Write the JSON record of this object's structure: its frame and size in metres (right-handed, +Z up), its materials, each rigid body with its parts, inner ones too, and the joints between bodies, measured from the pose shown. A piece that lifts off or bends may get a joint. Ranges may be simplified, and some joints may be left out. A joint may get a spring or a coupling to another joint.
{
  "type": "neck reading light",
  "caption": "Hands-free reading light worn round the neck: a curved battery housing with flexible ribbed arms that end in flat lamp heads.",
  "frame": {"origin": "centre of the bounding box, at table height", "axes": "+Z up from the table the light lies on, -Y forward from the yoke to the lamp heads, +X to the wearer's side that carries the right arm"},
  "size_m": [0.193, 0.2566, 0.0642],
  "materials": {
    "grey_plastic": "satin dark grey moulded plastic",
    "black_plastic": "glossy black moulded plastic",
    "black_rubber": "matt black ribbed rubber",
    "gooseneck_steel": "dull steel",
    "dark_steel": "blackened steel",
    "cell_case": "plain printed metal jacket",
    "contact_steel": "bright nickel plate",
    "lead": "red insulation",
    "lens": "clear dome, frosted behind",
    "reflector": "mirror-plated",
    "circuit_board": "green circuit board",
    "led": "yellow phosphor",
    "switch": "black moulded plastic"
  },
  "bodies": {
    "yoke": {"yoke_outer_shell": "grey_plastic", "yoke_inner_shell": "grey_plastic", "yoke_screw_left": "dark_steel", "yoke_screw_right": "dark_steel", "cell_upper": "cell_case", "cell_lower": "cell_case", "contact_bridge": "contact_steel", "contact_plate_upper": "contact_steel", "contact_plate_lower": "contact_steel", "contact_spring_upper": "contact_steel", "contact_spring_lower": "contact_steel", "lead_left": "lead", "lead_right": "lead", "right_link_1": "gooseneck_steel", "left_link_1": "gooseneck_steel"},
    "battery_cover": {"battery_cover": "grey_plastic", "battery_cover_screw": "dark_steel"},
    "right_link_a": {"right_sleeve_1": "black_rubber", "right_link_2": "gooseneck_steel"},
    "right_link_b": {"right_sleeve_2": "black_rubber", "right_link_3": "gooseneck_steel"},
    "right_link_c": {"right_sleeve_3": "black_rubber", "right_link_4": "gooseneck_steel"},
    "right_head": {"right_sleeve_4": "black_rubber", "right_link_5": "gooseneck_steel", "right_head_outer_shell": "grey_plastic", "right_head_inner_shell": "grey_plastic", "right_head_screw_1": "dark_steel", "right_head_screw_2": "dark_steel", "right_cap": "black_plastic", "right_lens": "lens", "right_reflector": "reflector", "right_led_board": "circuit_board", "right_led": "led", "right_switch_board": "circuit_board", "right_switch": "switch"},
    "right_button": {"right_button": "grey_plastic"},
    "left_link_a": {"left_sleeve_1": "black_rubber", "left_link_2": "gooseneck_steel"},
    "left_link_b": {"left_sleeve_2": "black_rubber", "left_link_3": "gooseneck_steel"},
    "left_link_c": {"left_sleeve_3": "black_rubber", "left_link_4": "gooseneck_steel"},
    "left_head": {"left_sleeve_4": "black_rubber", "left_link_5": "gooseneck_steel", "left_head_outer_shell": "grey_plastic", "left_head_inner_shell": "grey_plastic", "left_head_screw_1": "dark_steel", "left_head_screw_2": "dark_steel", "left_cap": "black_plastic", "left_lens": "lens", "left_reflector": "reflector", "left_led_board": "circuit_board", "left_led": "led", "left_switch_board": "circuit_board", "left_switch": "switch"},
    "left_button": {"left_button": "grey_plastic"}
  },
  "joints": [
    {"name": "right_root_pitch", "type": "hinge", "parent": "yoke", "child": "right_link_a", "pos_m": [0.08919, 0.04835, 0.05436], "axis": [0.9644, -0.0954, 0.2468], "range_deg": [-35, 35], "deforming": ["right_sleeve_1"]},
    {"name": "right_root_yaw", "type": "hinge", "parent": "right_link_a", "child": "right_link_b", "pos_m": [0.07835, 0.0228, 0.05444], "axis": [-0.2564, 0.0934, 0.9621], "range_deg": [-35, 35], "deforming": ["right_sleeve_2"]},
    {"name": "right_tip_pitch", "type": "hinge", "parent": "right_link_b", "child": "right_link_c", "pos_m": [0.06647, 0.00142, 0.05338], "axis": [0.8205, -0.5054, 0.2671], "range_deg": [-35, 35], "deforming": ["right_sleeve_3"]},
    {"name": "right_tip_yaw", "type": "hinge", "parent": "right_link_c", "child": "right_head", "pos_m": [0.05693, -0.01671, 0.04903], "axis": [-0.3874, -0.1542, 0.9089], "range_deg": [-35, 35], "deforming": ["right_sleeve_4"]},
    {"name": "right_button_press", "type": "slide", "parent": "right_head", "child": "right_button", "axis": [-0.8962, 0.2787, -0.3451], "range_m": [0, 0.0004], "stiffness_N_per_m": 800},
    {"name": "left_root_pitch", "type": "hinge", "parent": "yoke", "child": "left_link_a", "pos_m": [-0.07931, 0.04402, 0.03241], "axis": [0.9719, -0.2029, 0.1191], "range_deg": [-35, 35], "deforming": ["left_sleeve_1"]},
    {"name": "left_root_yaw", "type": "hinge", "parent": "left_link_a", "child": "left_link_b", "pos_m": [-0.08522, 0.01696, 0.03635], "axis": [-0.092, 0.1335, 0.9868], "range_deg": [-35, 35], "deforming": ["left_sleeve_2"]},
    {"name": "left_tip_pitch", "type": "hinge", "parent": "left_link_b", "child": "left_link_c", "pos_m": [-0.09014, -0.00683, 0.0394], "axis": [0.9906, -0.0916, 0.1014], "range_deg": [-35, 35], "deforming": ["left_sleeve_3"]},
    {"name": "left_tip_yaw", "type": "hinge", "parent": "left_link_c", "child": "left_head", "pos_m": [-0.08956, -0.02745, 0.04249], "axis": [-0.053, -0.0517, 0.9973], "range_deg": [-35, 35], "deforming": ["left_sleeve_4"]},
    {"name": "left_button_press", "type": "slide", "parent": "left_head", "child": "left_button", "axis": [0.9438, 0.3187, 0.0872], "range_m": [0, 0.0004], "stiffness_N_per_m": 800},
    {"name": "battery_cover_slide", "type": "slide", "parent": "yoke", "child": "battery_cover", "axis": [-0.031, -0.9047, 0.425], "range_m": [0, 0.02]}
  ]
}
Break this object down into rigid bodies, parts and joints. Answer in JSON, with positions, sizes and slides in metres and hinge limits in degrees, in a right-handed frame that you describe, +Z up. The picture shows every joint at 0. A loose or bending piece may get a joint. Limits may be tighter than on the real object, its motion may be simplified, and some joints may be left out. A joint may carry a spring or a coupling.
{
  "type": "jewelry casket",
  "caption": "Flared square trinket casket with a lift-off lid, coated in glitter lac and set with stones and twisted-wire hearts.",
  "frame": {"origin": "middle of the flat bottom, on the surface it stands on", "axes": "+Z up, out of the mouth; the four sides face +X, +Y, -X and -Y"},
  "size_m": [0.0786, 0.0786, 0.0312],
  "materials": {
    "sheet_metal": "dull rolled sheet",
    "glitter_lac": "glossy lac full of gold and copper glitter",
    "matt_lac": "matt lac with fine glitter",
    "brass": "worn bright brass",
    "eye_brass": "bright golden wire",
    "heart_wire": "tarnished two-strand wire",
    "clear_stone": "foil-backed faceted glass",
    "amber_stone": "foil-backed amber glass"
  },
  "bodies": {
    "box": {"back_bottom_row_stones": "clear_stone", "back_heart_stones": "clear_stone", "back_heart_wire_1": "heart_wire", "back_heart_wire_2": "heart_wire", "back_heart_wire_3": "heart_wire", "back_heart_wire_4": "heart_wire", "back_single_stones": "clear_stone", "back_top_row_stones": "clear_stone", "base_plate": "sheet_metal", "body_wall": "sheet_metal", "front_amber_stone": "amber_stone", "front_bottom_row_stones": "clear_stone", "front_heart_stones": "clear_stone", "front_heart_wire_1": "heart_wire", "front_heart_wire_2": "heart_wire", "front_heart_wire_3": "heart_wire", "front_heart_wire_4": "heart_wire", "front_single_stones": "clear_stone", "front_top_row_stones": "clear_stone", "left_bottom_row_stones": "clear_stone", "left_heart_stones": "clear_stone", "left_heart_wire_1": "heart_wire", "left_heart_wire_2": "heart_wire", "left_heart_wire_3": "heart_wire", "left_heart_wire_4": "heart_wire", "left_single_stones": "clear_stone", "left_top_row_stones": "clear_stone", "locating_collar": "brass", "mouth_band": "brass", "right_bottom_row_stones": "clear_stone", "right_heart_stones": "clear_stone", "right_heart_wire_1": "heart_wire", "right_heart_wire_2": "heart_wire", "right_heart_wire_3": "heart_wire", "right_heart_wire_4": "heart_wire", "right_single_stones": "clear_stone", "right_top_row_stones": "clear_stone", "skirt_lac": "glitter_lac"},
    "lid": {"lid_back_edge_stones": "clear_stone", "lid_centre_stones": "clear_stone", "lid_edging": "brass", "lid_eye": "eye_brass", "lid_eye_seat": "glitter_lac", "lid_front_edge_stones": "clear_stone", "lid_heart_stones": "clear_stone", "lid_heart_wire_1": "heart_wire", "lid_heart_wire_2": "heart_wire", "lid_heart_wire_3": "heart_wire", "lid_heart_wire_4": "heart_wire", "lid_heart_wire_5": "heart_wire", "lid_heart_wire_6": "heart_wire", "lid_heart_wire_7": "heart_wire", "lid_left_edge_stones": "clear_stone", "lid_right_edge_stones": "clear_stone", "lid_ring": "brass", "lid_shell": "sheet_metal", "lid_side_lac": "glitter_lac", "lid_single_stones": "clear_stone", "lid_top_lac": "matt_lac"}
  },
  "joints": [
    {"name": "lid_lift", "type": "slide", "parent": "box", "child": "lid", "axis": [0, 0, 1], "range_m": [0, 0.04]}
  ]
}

=======

Job >> Where a line of the entries contains the word "frame", copy that line.

Correct answer >>
Write the JSON record of this object's structure: its frame and size in metres (right-handed, +Z up), its materials, each rigid body with its parts, inner ones too, and the joints between bodies, measured from the pose shown. A piece that lifts off or bends may get a joint. Ranges may be simplified, and some joints may be left out. A joint may get a spring or a coupling to another joint.
  "frame": {"origin": "centre of the bounding box, at table height", "axes": "+Z up from the table the light lies on, -Y forward from the yoke to the lamp heads, +X to the wearer's side that carries the right arm"},
Break this object down into rigid bodies, parts and joints. Answer in JSON, with positions, sizes and slides in metres and hinge limits in degrees, in a right-handed frame that you describe, +Z up. The picture shows every joint at 0. A loose or bending piece may get a joint. Limits may be tighter than on the real object, its motion may be simplified, and some joints may be left out. A joint may carry a spring or a coupling.
  "frame": {"origin": "middle of the flat bottom, on the surface it stands on", "axes": "+Z up, out of the mouth; the four sides face +X, +Y, -X and -Y"},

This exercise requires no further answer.